Thermal performance of cavity masonry wall structures in the solar rich areas of Western China

Abstract

Air cavities can effectively improve the thermal performance of building envelope. A cavity masonry wall (CMW) is a common and suitable envelope in the solar rich areas of Western China for integrating thermal insulation and heat storage. However, suitable structures for CMWs have not been obtained for different indoor and outdoor climates, which hinders the realization of near-zero energy buildings. In the present study, thermal performance was analyzed for different CMW structures to obtain the design method of the CMW structure. A mathematical model of CMWs was established and validated based on experiments. This model was used to analyze the effects of different structures for CMWs, and suitable structures were determined.

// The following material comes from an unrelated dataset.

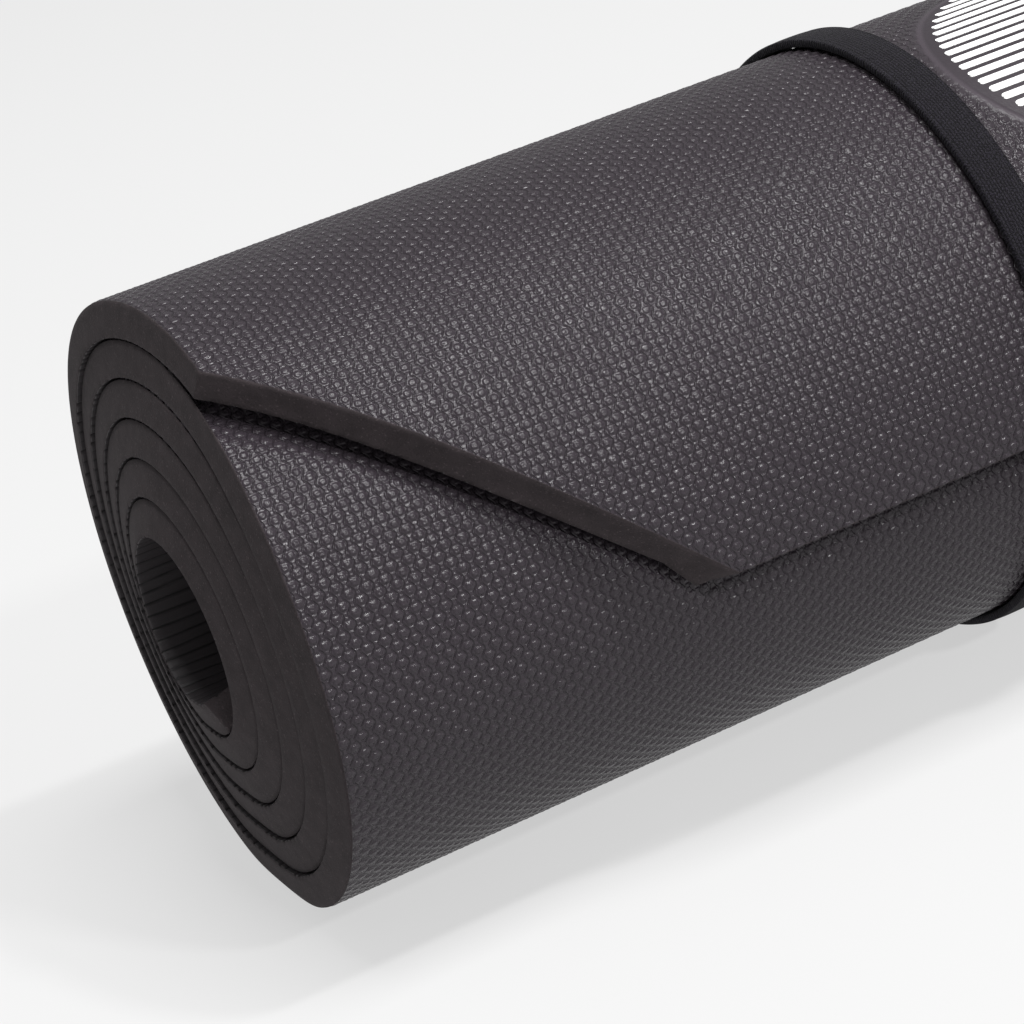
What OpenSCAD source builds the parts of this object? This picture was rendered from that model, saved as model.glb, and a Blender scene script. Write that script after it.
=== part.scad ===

Climate adaptability characteristics were analyzed for the suitable structures. Finally, the energy performance of buildings with CMWs was analyzed. A climate index for CMW structure design comprising the ratio of cooling relative to heating (RCH) was proposed to divide the outdoor climate, with winter heating when RCH ≤0.17, and winter heating and summer cooling when RCH >0.17. The suitable structures were obtained in different indoor and outdoor climates, where the closed air cavity was preferably placed on the low temperature side of the construction. The suitable structures exhibited better heat transfer attenuation delay characteristics to adapt to indoor and outdoor climates. It had a significant impact on the heating load compared with buildings with masonry walls, and a saving of above 10%. The design method of CMW structure proposed in this study can provide guidance for the application.